At first glance, OKR and Hoshin Kanri pursue the same goal — but the underlying philosophy is fundamentally different. OKR is a bottom-up-driven system with short cycles. Teams formulate their own Objectives, align them with company strategy, and adjust their goals quarterly. The focus is on agility, learning, and ambitious targets. Hoshin Kanri, by contrast, is a top-down-initiated process with long planning horizons. Leadership defines a small number of breakthrough objectives that are carried into the organization through the Catchball process. The focus is on consistency, alignment, and disciplined execution. A critical difference: OKR deliberately accepts that not all goals will be met — 70% achievement is the sweet spot. Hoshin Kanri expects 100% achievement on agreed priorities. This different attitude toward goals shapes the entire execution culture.
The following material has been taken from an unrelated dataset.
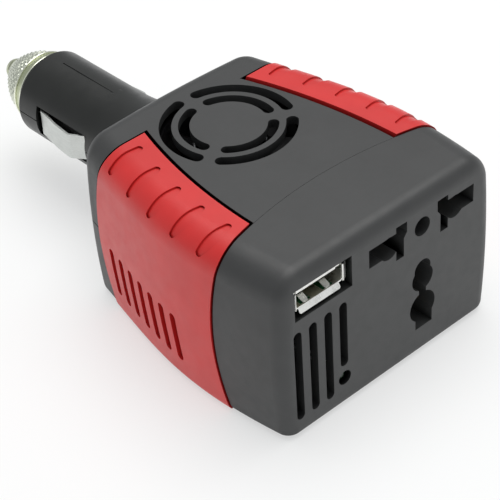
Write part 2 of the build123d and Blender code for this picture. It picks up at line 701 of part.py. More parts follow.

Practice Tip: In practice, advanced organizations combine both approaches. Hoshin Kanri for long-term strategic direction (What are our breakthrough goals for the next 3 years?), OKR for agile quarterly steering (What measurable results do we want to achieve this quarter?). This combination connects strategic depth with operational agility.

CONCLUSION

Use OKR when your organization operates in a dynamic market, needs fast learning cycles, and wants to strengthen a culture of ownership — typical for tech companies, startups, and agile organizations. Use Hoshin Kanri with the X-Matrix when you need to consistently execute long-term breakthrough goals, already have a Lean culture, and must ensure strategic consistency over multiple years — typical for manufacturing companies, corporations, and organizations with complex value chains. And if you need both? Then use both — but with clear roles: Hoshin for direction, OKR for speed.